Credit: NEIL SMITH

Increasing evidence suggests that free-living protozoans, such as amoebae, are important environmental reservoirs for foodborne pathogens, but how the bacteria infect and survive in protozoan hosts is unclear. A recent study published in Applied Environmental Microbiology suggests that type III secretion systems (T3SSs) hold the key.

Salmonella enterica serovars have been shown to survive and proliferate in amoebae. Bleasdale and colleagues investigated whether two S. enterica T3SSs that are known to be involved in survival in mammalian cells have similar roles when these bacteria infect amoebae. These secretion systems are T3SS-1 and T3SS-2, which are encoded by Salmonella pathogenicity island 1 (SPI-1) and SPI-2, respectively. Variants of Salmonella enterica subsp. enterica serovar Typhimurium were used that carried mutations for the SPI-1 gene spaS, the SPI-2 gene ssaU or the phoP gene, which encodes a component of a two-component regulatory system that functions together with T3SS-2 to promote survival in mammalian cells.

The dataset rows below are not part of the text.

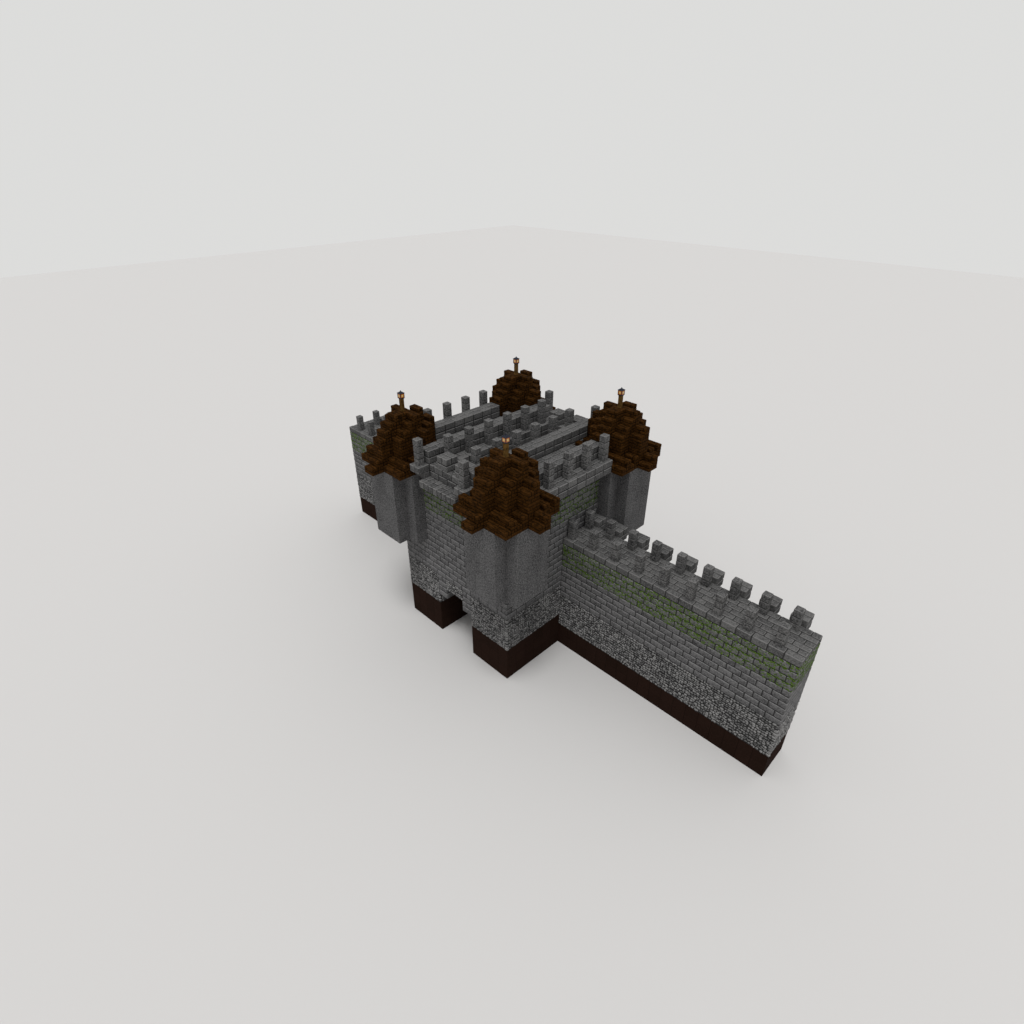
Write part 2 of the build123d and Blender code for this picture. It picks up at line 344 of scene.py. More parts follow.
bareNodes = ("lamp_posts", "lantern_frames", "lantern_panes")
cladNodes = [name for name in sorted(nodes) if name not in bareNodes]
corners = {
    name: np.round(np.array([v.co for v in nodes[name].data.vertices]), gridSettings["digits"])
    for name in cladNodes
}


def gridLines(axis):
    values = np.concatenate([points[:, axis] for points in corners.values()])
    step = gridSettings["step"]
    regular = np.arange(math.floor(values.min() / step), math.ceil(values.max() / step) + 1) * step
    return np.unique(np.round(np.concatenate([values, regular]), gridSettings["digits"]))


lines = [gridLines(axis) for axis in range(3)]
owner = np.full([len(line) - 1 for line in lines], -1)


def fillColumn(tree, index, i, j):
    # a ray straight down a column of cells tells which of them the solid fills
    x, y = ((lines[axis][k] + lines[axis][k + 1]) / 2 for axis, k in ((0, i), (1, j)))
    start = Vector((x, y, lines[2][-1] + 1))  # clear of the top
    top = None
    while True:
        hit, normal = tree.ray_cast(start, Vector((0, 0, -1)))[:2]
        if hit is None:
            return
        if normal.z > 0:
            top = hit.z
        elif top is not None:
            low, high = (np.argmin(np.abs(lines[2] - value)) for value in (hit.z, top))
            owner[i, j, low:high] = index
            top = None
        start.z = hit.z - gridSettings["skin"]


for index, name in enumerate(cladNodes):
    mesh = nodes[name].data
    faces = [tuple(p.vertices) for p in mesh.polygons]
    tree = BVHTree.FromPolygons([v.co for v in mesh.vertices], faces)
    spans = []
    for axis in range(2):
        places = corners[name][:, axis]
        ends = [np.argmin(np.abs(lines[axis] - place)) for place in (places.min(), places.max())]
        spans.append(range(*ends))
    for i in spans[0]:
        for j in spans[1]:
            fillColumn(tree, index, i, j)

# the open air, grown inwards from around the building, so that closed rooms don't count
air = np.pad(owner < 0, 1, constant_values=True)
air[:, :, 0] = False  # the ground
outside = np.zeros_like(air)
outside[0] = air[0]
while True:
    grown = outside.copy()
    for axis in range(3):
        for shift in (1, -1):
            grown |= np.roll(outside, shift, axis)
    grown &= air
    if grown.sum() == outside.sum():
        break
    outside = grown
print("grid", owner.shape, "filled cells", int((owner >= 0).sum()))


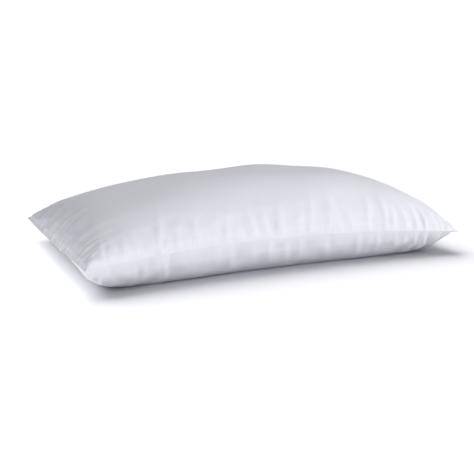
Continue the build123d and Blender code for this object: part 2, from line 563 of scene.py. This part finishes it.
def build(name, points, faces, finish, stored, smooth=True):
    """A closed mesh piece with its places stored on its vertices."""
    mesh = bpy.data.meshes.new(name)
    mesh.from_pydata(np.asarray(points).tolist(), [], [tuple(face) for face in faces])
    mesh.materials.append(finish.material)
    for stored_name, values in stored.items():
        attribute = mesh.attributes.new(stored_name, "FLOAT_VECTOR", "POINT")
        attribute.data.foreach_set("vector", np.asarray(values, np.float32).ravel())
    mesh.polygons.foreach_set("use_smooth", np.full(len(mesh.polygons), smooth))
    mesh.validate()
    mesh.update()
    piece = bpy.data.objects.new(name, mesh)
    bpy.context.scene.collection.objects.link(piece)
    return piece


def panel(name, surface, facing):
    """A panel and its turned-in allowance, as one sheet with a right side and a wrong side."""
    normals = outward(surface, facing)
    wrong = surface - normals * cloth_thickness
    inside = np.zeros_like(surface)
    inside[..., 0] = -np.sign(cut_x) * (from_end < 1e-6)
    inside[..., 1] = -np.sign(cut_y) * (from_side < 1e-6)
    corner_lift = facing * cloth_thickness * up
    wrong = np.where((ring == 0)[..., None], surface + inside * cloth_thickness + corner_lift, wrong)
    turned = middle + facing * panel_gap * up
    turned_wrong = turned + facing * cloth_thickness * up
    turned_in = (ring > 0) & (ring <= allowance_rings)
    count = ring.size
    right_number = np.arange(count).reshape(ring.shape)
    wrong_number = right_number + count
    turned_number = right_number.copy()
    turned_number[turned_in] = 2 * count + np.arange(turned_in.sum())
    turned_wrong_number = wrong_number.copy()
    turned_wrong_number[turned_in] = 2 * count + turned_in.sum() + np.arange(turned_in.sum())
    up_facing = facing < 0
    faces = [cells(right_number, up_facing), cells(wrong_number, not up_facing)]
    in_allowance = cells(ring).max(axis=1) <= allowance_rings
    faces.append(cells(turned_number, not up_facing)[in_allowance])
    faces.append(cells(turned_wrong_number, up_facing)[in_allowance])
    first, last = allowance_rings, -1 - allowance_rings
    span = slice(allowance_rings, -allowance_rings)
    raw_edges = [((span, first), False), ((span, last), True), ((first, span), True), ((last, span), False)]
    for edge, flip in raw_edges:
        rims = np.stack([turned_number[edge], turned_wrong_number[edge]], 1)
        faces.append(cells(rims, flip ^ up_facing))
    points = np.concatenate([
        surface.reshape(-1, 3), wrong.reshape(-1, 3), turned[turned_in], turned_wrong[turned_in],
    ])
    cut = np.stack([cut_x, cut_y, from_seam], -1)
    folded_x = np.where(from_end < allowance * 1.05, np.sign(cut_x) * cut_length - cut_x, cut_x)
    folded_y = np.where(from_side < allowance * 1.05, np.sign(cut_y) * cut_width - cut_y, cut_y)
    folded = np.stack([folded_x, folded_y, -from_seam], -1)
    places = np.concatenate([cut.reshape(-1, 3), cut.reshape(-1, 3), folded[turned_in], folded[turned_in]])
    piece = build(name, points, np.concatenate(faces), percale, {"cut": places})
    folded_edge = np.zeros(len(points), bool)
    folded_edge[right_number[ring == 0]] = True
    folded_edge[wrong_number[ring == 0]] = True
    ends = np.zeros(2 * len(piece.data.edges), np.int64)
    piece.data.edges.foreach_get("vertices", ends)
    sharp = piece.data.attributes.new("sharp_edge", "BOOLEAN", "EDGE")
    sharp.data.foreach_set("value", folded_edge[ends.reshape(-1, 2)].all(axis=1))
    return piece


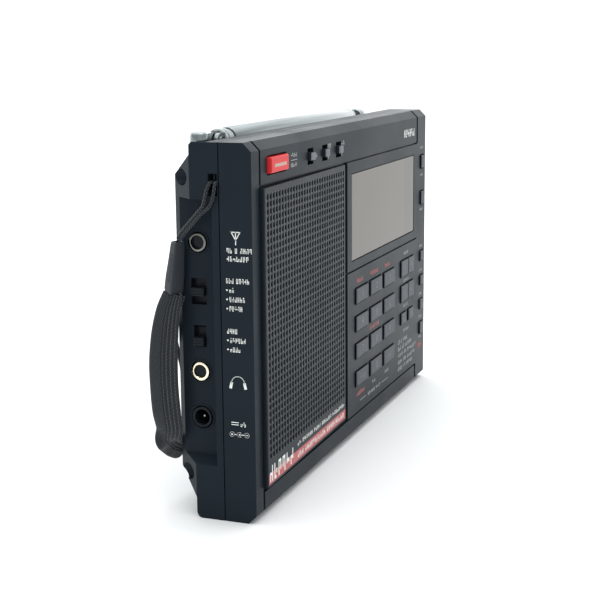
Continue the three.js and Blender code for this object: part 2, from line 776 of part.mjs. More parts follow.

The authors monitored the uptake and survival of these S. enterica strains into the amoeba Acanthamoeba polyphaga. The spaS mutant was recovered from lysed amoebal cells at similar levels to a wild-type strain at all time points after infection. By contrast, the ssaU and phoP mutants were recovered at significantly lower levels, with a decline over time in the number of viable bacteria. These results suggest that T3SS-2, but not T3SS-1, is required for S. enterica survival in amoebae. In support of this conclusion, the authors used real-time RT-PCR (PCR after reverse transcription of RNA) to show that a key SPI-2 gene undergoes a dramatic increase in transcription 4 hours after infection, whereas its SPI-1 counterpart shows only a transient increase.

As well as the implications for understanding how bacterial pathogens infect and survive in protozoan reservoirs, this study raises an interesting evolutionary possibility: did mechanisms that have been considered primarily in terms of virulence with respect to animal hosts in fact originate to allow survival in different organisms?